The ultimate surge voltage protection is obtained through arrester voltage ratings as low as system grounding conditions will permit during normal and abnormal system conditions. Initially, however, when the surge arrester was adopted as the basic protection device, the equipment design (coordination of major insulating structures) assumed that an “ungrounded neutral” or “100% rated” arrester would be used, unless otherwise specified.

In time, after successful service experience with 100% rated arresters (100% of maximum line-line voltage), it was reasoned that lower rated arresters would be suitable on grounded neutral systems. On these systems, the TOV on the unfaulted phases during a line-to-ground fault would bear the same relationship to arrester rating as “maximum line-line voltage” in an ungrounded system.

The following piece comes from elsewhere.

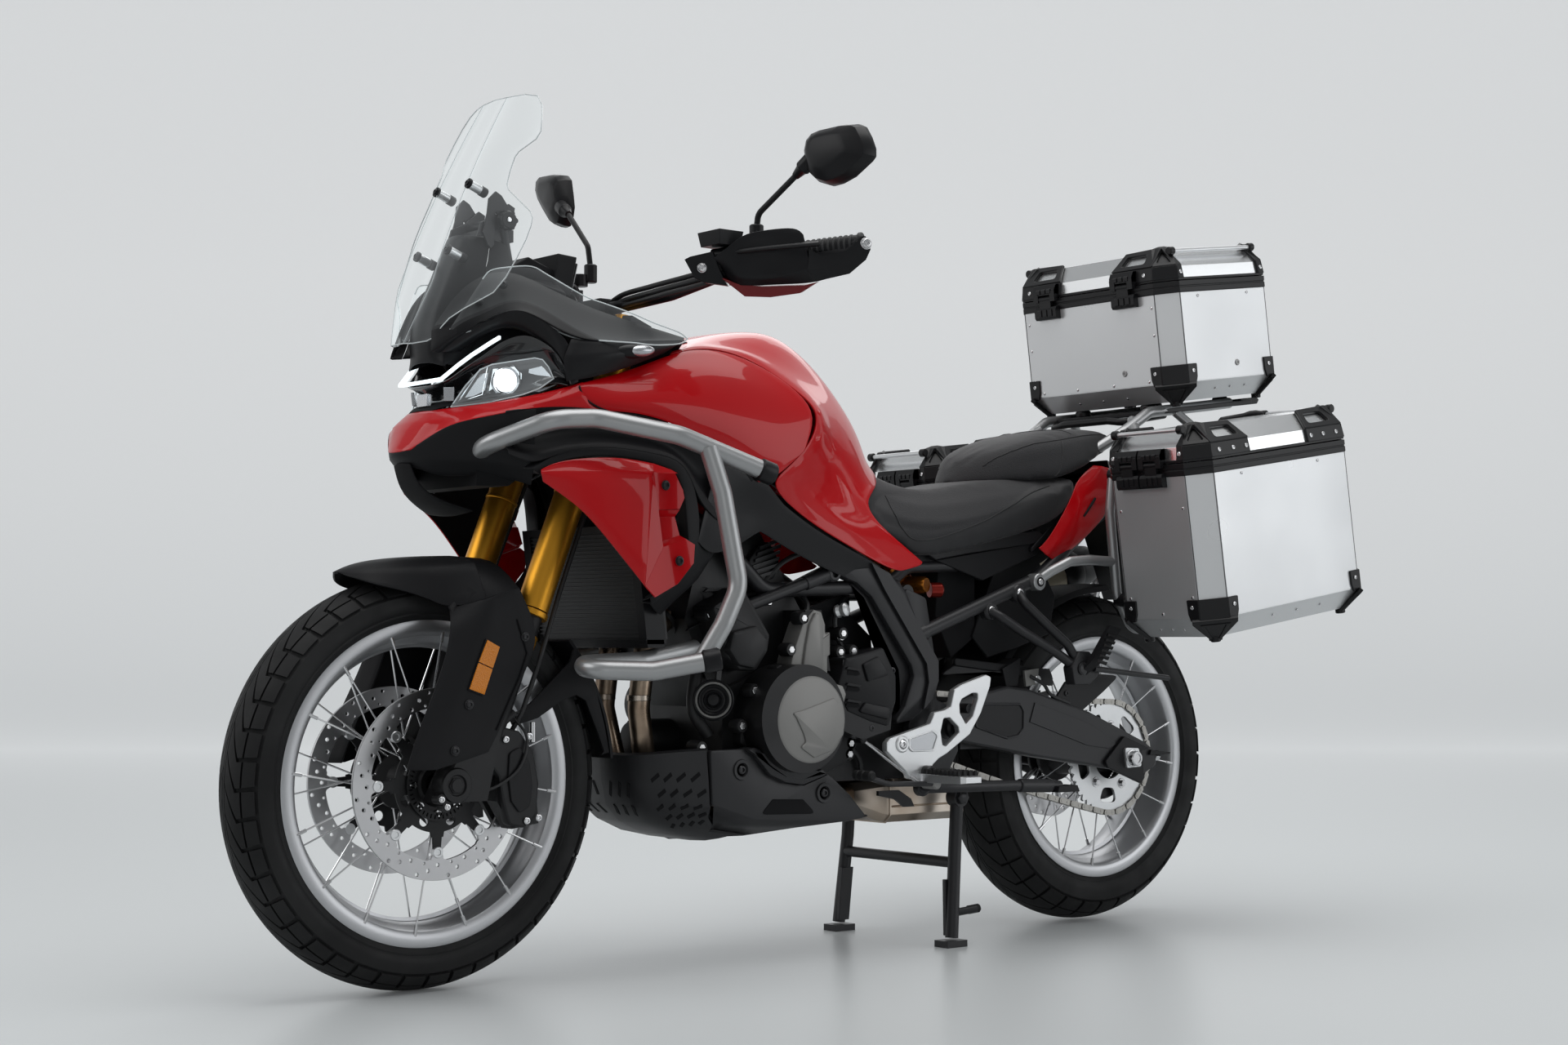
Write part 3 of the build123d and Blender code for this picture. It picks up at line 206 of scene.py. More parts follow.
M["screen_lcd"] = new_mat("display_glass", (0.008, 0.009, 0.011), 0.06, coat=1.0)
M["chain"] = vary_rough(new_mat("chain_steel", (0.34, 0.33, 0.31), 0.35, 1.0), 0.28, 0.45, 200)


def glassy(name, tint, lo=0.02, hi=0.22):
    """Thin clear sheet: see-through, with a faint even painted reflection (an emission, not a real sheen) that grows
    towards the edge-on view.
    """
    m = bpy.data.materials.new(name)
    m.use_nodes = True
    n, l = m.node_tree.nodes, m.node_tree.links
    n.remove(n["Principled BSDF"])
    out = n["Material Output"]
    tr = n.new("ShaderNodeBsdfTransparent"); tr.inputs["Color"].default_value = (*tint, 1)
    # painted reflection: this emission, stronger towards the edge-on view, stands in for the sheet's sheen
    em = n.new("ShaderNodeEmission"); em.inputs["Color"].default_value = (0.93, 0.97, 1.0, 1)
    lw = n.new("ShaderNodeLayerWeight"); lw.inputs["Blend"].default_value = 0.2
    mr = n.new("ShaderNodeMapRange"); mr.inputs["To Min"].default_value = lo; mr.inputs["To Max"].default_value = hi
    ad = n.new("ShaderNodeAddShader")
    l.new(lw.outputs["Facing"], mr.inputs["Value"])
    l.new(mr.outputs["Result"], em.inputs["Strength"])
    l.new(tr.outputs["BSDF"], ad.inputs[0])
    l.new(em.outputs["Emission"], ad.inputs[1])
    l.new(ad.outputs["Shader"], out.inputs["Surface"])
    m.diffuse_color = (*tint, 0.3)
    return m


# both clear materials carry the painted reflection of glassy
M["sheet"] = glassy("clear_sheet", (0.955, 0.965, 0.965), 0.012, 0.12)
M["sheet_edge"] = new_mat("sheet_edge", (0.62, 0.66, 0.67), 0.15, 0.0, alpha=0.85)
M["lens"] = glassy("lamp_cover", (0.93, 0.95, 0.96), 0.03, 0.2)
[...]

An “effectively grounded” system was then defined in terms of the symmetrical-component sequence resistances and reactances, for which the TOV on an unfaulted phase does not exceed 80% of the maximum line-to-line voltage. Under this condition, an arrester rated at 80% of maximum line-to-line voltage was deemed applicable, and it was classified as a “grounded neutral” arrester.

The use of a “grounded neutral” arrester with lower protective levels enabled designs in some electrical equipment, such as transformers, to have reduced insulation levels with adequate protection. Reduced insulation allowed reduction in size, weight, and cost. Subsequently, still lower rated arresters were commonly applied whenever the grounding was significantly better than “effective,” particularly at system voltages where these reductions were significant (above 230 kV).

Usually the TOV produced by a system ground fault is greater than that produced by other causes (generator overspeed, ferroresonance, harmonics, etc.). An exception to this might occur on systems where the coefficient of grounding is less than 80%. The rating of gapped silicon-carbide surge arresters generally exceeded the TOV due to a phase-to-ground fault on the system where it was applied.

This criterion was based on the assumptions that the maximum TOV is produced by a ground fault and that the arrester might operate due to a surge while there was a ground fault on another phase. The arrester had then to seal off against the TOV, which was sustained until the fault was interrupted.

There were some arresters that sealed off against voltages higher than their rating. Overvoltage characteristics for these arresters were published in the late 1960s or early 1970s. This feature has sometimes been utilized to provide lower protective levels.

An important consideration for selecting a metal-oxide arrester is the maximum continuous operating voltage (MCOV); however, the arrester will also be subjected to TOVs. A conservative criterion is that the TOV should not exceed the duty cycle voltage rating of the arrester. However, metal-oxide arresters can have thermal capability for TOVs in excess of the duty-cycle rating for specified times, and data and curves of TOV versus allowable time of the overvoltage are available.